Defense Secretary nominee Robert Gates flatly admitted that the United States is not winning the war in Iraq, said he would set about conducting an immediate review of U.S. strategy - with all options on the table - and won warm praise from Democrats and Republicans alike in his testimony Wednesday to the Senate Armed Services Committee.

Incoming Democratic committee chairman Carl Levin of Michigan predicted that Gates would be quickly confirmed, adding that the new Defense chief brought a "welcome breath of honest, candid realism to the situation in Iraq that has been missing" up to now from the administration.

Gates is likely to be confirmed by the Senate this week, and would replace outgoing Secretary Donald Rumsfeld, a principal architect of the Iraq invasion and occupation. His testimony signals a major change in course in Iraq, though Gates was careful to point out that it is President Bush who makes all final decisions, and Bush only last week dismissed talk of a withdrawal.

Levin said he hoped Gates would add "a very important new dimension to the deliberations" on Iraq policy inside the Bush administration, and that he appeared "very independent-minded."

But while Gates said he would consider all options, from a withdrawal to adding more troops, he predicted that some U.S. military presence would be in the country for the "quite some time," although possibly far reduced from the 140,000 U.S. troops now in the country.

He freely admitted that major mistakes were made in the occupation - from disbanding the Iraqi army to the "extreme de-Baathification" program that left hundreds of thousands of ordinary Iraqi's unemployed.

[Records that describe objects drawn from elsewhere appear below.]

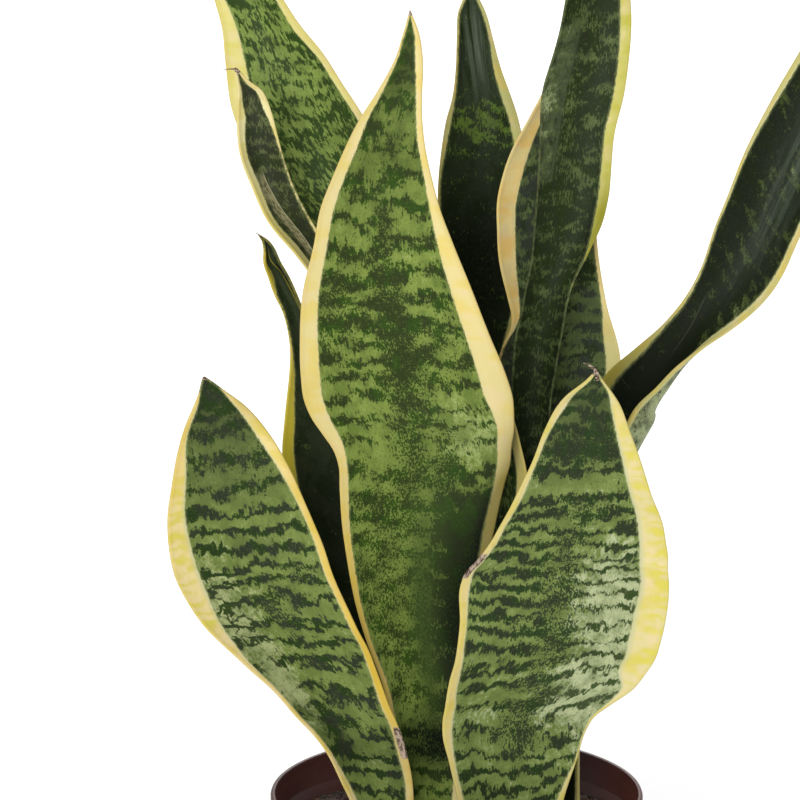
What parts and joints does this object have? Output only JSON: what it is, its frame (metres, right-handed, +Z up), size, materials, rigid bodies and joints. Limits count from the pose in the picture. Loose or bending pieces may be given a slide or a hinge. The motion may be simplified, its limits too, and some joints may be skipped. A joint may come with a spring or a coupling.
{
  "type": "potted snake plant",
  "caption": "Snake plant with upright yellow-edged, cross-banded leaves standing in soil in a plain round nursery pot.",
  "frame": {"origin": "centre of the pot's flat underside", "axes": "+Z up along the pot's axis, -Y towards the front of the plant as pictured, +X to the right in that view"},
  "size_m": [0.2747, 0.14, 0.4841],
  "materials": {
    "pot_plastic": "dark red-brown moulded plastic, slightly glossy",
    "soil": "loose dark potting soil",
    "leaf": "waxy green blade, dark cross bands, cream-yellow edges"
  },
  "bodies": {
    "root": {"pot": "pot_plastic", "soil": "soil", "leaf_front_left": "leaf", "leaf_centre_front": "leaf", "leaf_front_right": "leaf", "leaf_left_narrow": "leaf", "leaf_folded_left": "leaf", "leaf_back_left": "leaf", "leaf_back_centre": "leaf", "leaf_tall_right": "leaf", "leaf_mid_right": "leaf", "leaf_right_arching": "leaf"}
  },
  "joints": []
}
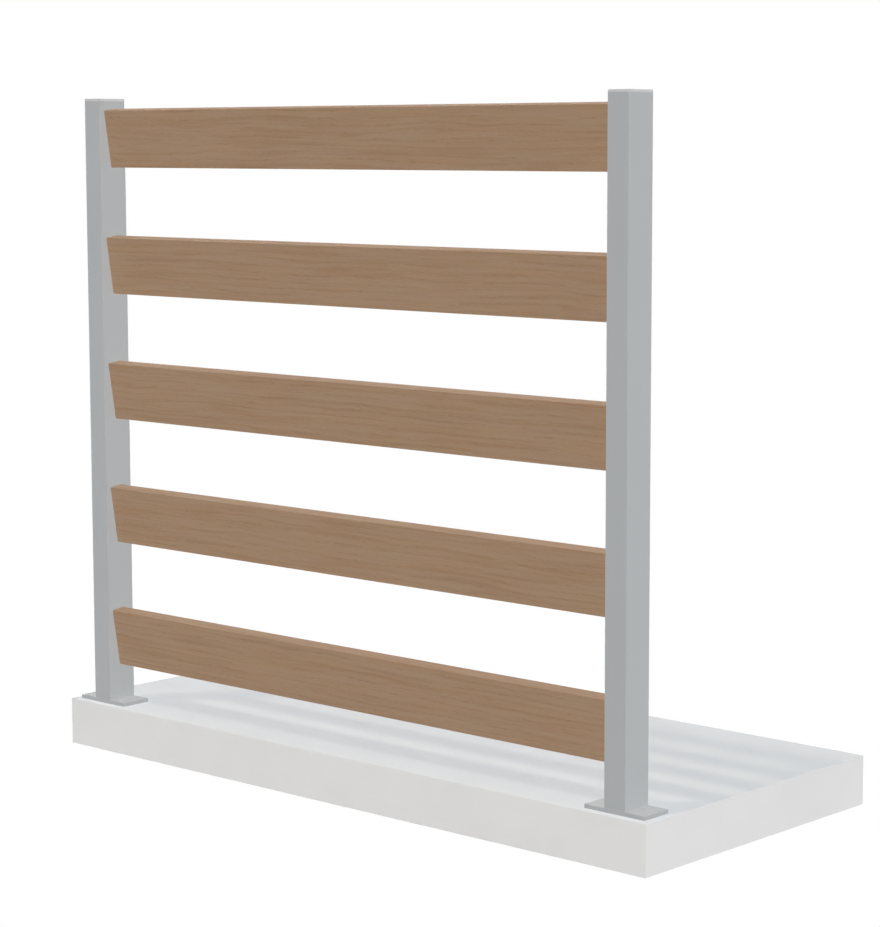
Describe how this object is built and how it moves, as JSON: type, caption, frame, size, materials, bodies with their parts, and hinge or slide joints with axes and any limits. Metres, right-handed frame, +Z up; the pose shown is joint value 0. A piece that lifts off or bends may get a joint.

But he also warned that if Iraq becomes a failed state, the vacuum could draw in neighbouring countries and touch off a very dangerous regional conflagration that could threaten oil supplies and prove difficult to contain.

Gates balked at endorsing a timetable for troop withdrawals that Levin and other Democrats demand, saying any such timetable would simply provide insurgents and sectarian militias a date certain to wait out.

Levin said he would continue nonetheless to press for a four to six month deadline to begin withdrawals, and cited Gates' agreement that Iraqis themselves must come to a political settlement before any stability can be achieved.

Gates strongly rebuffed consideration of military action against Iran or Syria, as some neoconservatives close to the administration have called for, warning that Iraq proves that wars, once started, take unpredictable turns and that Iran is capable of retaliating in many ways, including closing Persian Gulf oil shipments.